Accordingly, conventional refrigeration techniques for recovering propane from natural gas have been in most market situations too expensive to use. Also, even where such techniques have been utilized, the propane recovery efficiency has been low, on the order of 75%, with 30%-40% of the ethane content being retained also.

Another process in the prior art for recovering propane from natural gas is that disclosed in U.S. Pat. No. 3,292,380 issued Dec. 20, 1966. In that process, natural gas under pressure is pre-cooled and expanded through a turbine to produce a gas-condensate mixture at a low temperature. This mixture is then fed to a separator where the liquids, LPG and heavier hydrocarbons including the natural gasolines, are separated from the gas, methane and ethane. This process may be carried out to achieve greater recovery of propane, such as about 90%; but there is a concomitant increase in the amount of ethane in the product to the extent of about 35% to 40% of the ethane content in the inlet gas stream.

Another process in the prior art for separating propane from a natural gas stream, and one with which a propane recovery efficiency of approximately 90% with high ethane rejection can be achieved, is that wherein a conventional turbo-expander plant is first utilized to reject the methane content of the natural gas stream, thereby yielding a high ethane and heavier hydrocarbon component recovery from the stream. The ethane and heavier component recovery products are then fed to a de-ethanizer to reject a large portion of the ethane, leaving substantially only the propane and heavier gasoline components.
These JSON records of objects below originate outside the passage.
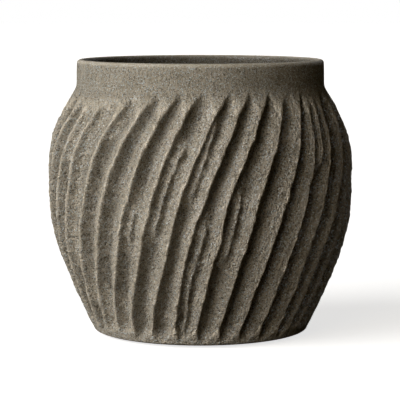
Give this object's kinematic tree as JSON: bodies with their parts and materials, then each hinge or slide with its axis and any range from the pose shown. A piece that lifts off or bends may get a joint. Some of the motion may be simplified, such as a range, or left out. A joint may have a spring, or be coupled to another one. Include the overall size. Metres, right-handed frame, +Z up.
{
  "type": "urn vase",
  "caption": "Round-bellied stoneware urn vase with swirling carved ribs, a smooth upright collar, a rounded lip and a wide open mouth.",
  "frame": {"origin": "on the table, under the middle of the pot", "axes": "+Z up along the axis of the pot and out of its mouth; -Y towards the viewer of the picture; +X to that viewer's right"},
  "size_m": [0.2995, 0.2994, 0.27],
  "materials": {
    "carved_clay": "matte",
    "smooth_clay": "matte",
    "bare_clay": "matte",
    "dark_glaze": "gloss",
    "felt": "matte"
  },
  "bodies": {
    "root": {"belly_wall": "carved_clay", "neck_collar": "smooth_clay", "floor_slab": "bare_clay", "inner_glaze": "dark_glaze", "foot_pad_1": "felt", "foot_pad_2": "felt", "foot_pad_3": "felt", "foot_pad_4": "felt"}
  },
  "joints": []
}
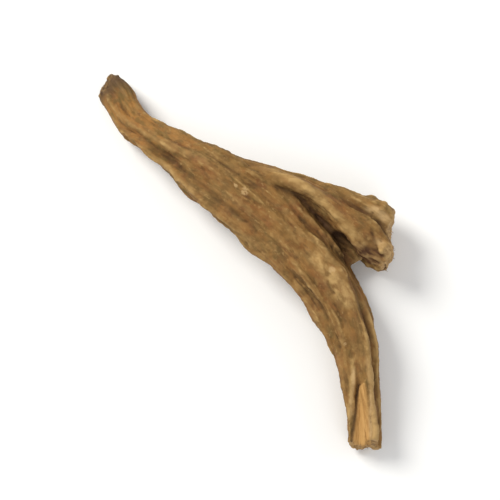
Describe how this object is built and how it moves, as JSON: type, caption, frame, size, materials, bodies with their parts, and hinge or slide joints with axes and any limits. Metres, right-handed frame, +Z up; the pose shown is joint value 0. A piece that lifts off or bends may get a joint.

Although refrigeration equipment is needed in this process, the de-ethanization may be carried out at +60.degree. F. rather than -60.degree. F. But, the expense involved in providing the two stage process is significant. As well as the additional equipment that is required for such a two stage process, i.e., extra tower and extra instrumentation, the maintenance necessary to keep the plant running and avoid costly down time is great.

In addition to the above techniques and processes for separating propane and heavier hydrocarbons from a natural gas stream, yet another low temperature process using a turbo-expander is described in U.S. Pat. No. 2,601,009 issued June 17, 1952. In this process, inlet natural gas is pre-cooled to a temperature below 0.degree. F. and fed to a separator where the condensed liquids accumulate at the bottom of the separator and the gas is brought out of the top of the tower. The gas is passed through an expander to cool the gas, and it is thereafter applied to a reflux condenser the upper end of the separator tower. This step has the effect of condensing the heavier hydrocarbon components to yield greater recovery thereof. Afterward, the de-propanized gas is compressed and supplied to a pipeline. This process, though covering 95% to 97% of the propane content of the inlet natural gas stream, also has in the compressed gas outlet stream approximately 50% of the ethane content of the inlet natural gas.

Although several processes have been proposed in the past for the separation of propane and heavier hydrocarbons from a natural gas stream, the processes have not found widespread utilization due to the significant expense attendant their implementation, or because there is a low propane recovery efficiency where a high rejection of ethane is attained. Accordingly, it would be desirable to have a process for the separation of propane and heavier hydrocarbons from a natural gas stream wherein only a slight percentage of the propane content of the inlet natural gas stream is lost in a separation that rejects substantially all the ethane content of the natural gas stream.

SUMMARY OF THE INVENTION

The present invention provides a low temperature fractioning process for the efficient separation of condensable components from a hydrocarbon gas stream containing methane, ethane, propane and heavier hydrocarbon components. In particular, the present invention provides a low temperature process for the separation of propane and the heavier components of a natural gas stream. With the process of the instant invention a high efficiency of propane recovery is achieved, along with a rejection of substantially all the ethane content of the inlet gas stream.

Accordingly, it is a primary feature of this invention to provide a process that recovers as product 90% or more of the propane content of an inlet natural gas stream and rejects 90% or more of the ethane content of the inlet gas stream.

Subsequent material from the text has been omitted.